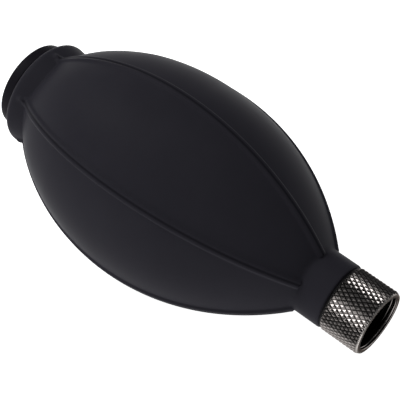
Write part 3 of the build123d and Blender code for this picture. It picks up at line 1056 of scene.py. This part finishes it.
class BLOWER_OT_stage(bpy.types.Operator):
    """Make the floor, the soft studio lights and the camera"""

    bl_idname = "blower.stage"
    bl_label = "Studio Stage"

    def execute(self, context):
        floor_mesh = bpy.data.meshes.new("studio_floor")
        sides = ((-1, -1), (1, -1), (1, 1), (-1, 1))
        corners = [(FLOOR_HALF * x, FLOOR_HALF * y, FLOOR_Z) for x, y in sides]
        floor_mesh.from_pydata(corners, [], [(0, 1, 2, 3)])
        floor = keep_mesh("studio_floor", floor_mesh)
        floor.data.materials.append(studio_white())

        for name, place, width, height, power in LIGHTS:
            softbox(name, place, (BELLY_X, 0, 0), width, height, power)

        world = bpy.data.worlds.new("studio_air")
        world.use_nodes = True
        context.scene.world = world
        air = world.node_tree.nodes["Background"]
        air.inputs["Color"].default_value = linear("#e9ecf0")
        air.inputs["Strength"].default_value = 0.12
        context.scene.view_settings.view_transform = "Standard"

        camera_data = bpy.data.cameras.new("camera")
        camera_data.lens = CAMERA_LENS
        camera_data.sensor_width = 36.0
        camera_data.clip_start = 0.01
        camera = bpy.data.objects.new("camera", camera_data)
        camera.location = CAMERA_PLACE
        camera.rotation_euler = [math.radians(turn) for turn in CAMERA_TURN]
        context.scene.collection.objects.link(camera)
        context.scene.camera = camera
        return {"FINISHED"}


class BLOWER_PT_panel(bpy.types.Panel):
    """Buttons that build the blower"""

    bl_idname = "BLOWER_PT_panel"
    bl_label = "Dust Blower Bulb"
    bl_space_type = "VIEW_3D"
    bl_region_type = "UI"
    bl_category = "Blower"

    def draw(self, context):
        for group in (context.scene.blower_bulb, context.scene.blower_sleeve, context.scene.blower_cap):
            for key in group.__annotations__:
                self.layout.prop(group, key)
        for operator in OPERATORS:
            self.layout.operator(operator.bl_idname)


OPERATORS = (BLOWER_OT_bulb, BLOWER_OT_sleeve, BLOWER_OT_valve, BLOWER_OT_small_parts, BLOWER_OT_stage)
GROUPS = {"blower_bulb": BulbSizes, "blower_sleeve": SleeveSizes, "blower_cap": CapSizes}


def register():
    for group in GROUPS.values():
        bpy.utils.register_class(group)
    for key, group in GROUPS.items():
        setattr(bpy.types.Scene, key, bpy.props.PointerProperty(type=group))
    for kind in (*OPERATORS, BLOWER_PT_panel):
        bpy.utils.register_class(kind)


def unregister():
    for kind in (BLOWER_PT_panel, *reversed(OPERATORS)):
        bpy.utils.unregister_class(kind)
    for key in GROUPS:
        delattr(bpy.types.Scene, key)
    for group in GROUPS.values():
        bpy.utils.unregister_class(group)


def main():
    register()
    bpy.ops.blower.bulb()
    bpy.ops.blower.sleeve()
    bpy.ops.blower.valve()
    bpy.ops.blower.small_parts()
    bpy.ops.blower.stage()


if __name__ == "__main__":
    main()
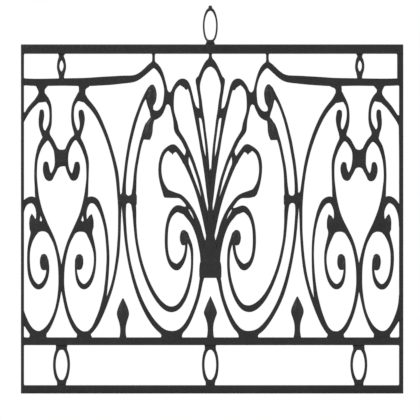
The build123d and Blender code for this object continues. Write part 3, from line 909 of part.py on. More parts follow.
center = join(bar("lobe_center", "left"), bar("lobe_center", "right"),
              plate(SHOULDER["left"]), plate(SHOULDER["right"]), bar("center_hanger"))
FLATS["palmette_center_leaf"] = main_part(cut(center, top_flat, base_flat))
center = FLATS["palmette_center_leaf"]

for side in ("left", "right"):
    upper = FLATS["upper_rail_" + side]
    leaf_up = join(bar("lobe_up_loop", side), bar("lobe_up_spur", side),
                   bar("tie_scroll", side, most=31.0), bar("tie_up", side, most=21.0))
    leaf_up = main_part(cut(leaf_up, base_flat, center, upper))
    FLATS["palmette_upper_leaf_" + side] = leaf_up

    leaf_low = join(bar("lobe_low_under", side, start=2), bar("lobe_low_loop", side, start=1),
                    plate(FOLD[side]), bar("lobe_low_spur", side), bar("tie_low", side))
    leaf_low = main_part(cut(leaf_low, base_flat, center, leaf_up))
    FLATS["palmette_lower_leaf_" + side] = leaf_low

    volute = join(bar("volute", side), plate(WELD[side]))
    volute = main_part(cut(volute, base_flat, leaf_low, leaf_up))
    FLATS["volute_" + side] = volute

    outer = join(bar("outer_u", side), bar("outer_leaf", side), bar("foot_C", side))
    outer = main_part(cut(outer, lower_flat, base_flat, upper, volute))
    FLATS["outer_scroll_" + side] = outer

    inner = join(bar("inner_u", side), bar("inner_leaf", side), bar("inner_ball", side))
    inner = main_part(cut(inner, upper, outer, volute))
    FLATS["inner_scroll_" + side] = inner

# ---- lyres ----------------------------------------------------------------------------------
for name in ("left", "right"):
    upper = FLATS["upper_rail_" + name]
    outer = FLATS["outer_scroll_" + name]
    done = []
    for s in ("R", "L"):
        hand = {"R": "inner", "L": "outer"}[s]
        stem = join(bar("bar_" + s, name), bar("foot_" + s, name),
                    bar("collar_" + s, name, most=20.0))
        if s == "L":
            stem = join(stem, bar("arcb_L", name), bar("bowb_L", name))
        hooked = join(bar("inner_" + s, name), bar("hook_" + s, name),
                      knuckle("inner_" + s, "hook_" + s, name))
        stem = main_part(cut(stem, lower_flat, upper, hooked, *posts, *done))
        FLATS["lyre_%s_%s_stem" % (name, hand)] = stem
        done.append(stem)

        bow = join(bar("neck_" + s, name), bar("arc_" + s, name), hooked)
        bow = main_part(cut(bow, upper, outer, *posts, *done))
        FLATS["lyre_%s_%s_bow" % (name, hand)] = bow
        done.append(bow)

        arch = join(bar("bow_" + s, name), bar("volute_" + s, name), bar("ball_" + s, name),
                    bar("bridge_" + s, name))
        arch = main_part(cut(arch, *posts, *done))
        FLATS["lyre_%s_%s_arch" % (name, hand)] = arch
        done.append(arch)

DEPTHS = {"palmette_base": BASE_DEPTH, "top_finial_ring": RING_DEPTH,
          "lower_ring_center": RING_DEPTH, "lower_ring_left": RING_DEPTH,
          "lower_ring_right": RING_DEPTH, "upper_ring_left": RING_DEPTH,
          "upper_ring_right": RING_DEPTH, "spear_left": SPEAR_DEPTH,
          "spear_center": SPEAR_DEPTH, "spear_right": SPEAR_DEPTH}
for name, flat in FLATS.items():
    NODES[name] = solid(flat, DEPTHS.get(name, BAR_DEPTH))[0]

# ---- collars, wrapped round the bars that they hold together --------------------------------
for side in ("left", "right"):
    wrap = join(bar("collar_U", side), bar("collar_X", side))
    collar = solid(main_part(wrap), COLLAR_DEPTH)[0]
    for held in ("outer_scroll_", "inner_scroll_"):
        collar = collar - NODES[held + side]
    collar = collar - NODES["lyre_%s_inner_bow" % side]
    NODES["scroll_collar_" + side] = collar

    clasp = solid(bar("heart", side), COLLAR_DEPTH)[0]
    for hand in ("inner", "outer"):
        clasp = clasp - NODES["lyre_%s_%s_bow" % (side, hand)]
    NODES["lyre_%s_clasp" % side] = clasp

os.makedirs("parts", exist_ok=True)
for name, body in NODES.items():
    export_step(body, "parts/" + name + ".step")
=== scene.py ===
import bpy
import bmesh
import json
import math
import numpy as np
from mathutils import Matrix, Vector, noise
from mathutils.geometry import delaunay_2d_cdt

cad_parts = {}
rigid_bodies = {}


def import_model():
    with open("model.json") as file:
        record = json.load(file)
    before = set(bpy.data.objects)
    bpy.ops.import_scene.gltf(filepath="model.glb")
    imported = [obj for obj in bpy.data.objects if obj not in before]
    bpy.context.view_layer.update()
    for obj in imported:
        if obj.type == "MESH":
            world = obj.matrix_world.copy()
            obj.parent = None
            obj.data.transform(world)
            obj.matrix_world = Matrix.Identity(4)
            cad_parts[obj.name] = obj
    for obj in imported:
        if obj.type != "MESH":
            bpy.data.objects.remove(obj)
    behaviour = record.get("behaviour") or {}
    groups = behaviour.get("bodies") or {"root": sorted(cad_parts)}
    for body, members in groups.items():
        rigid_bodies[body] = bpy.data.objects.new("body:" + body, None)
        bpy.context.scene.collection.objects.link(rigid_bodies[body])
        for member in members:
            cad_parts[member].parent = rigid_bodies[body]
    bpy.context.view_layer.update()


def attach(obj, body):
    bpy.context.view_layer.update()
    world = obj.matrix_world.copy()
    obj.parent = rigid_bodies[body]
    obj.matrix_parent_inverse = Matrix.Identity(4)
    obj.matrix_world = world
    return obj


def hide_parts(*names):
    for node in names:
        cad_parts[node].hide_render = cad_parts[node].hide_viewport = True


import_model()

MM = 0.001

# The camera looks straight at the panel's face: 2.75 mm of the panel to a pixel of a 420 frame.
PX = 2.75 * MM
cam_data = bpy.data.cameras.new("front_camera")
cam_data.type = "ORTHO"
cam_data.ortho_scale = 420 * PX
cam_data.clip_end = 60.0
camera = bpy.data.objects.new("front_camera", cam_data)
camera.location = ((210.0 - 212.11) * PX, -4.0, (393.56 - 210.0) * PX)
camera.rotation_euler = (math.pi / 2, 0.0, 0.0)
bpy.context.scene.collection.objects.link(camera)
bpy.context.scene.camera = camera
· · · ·
- Given request
Above this instruction are the records; retype exactly the lines from the one containing "obj.parent = None" up to and including the one containing "bpy.context.scene.collection.objects.link(rigid_bodies[body])".

- Finished answer
            obj.parent = None
            obj.data.transform(world)
            obj.matrix_world = Matrix.Identity(4)
            cad_parts[obj.name] = obj
    for obj in imported:
        if obj.type != "MESH":
            bpy.data.objects.remove(obj)
    behaviour = record.get("behaviour") or {}
    groups = behaviour.get("bodies") or {"root": sorted(cad_parts)}
    for body, members in groups.items():
        rigid_bodies[body] = bpy.data.objects.new("body:" + body, None)
        bpy.context.scene.collection.objects.link(rigid_bodies[body])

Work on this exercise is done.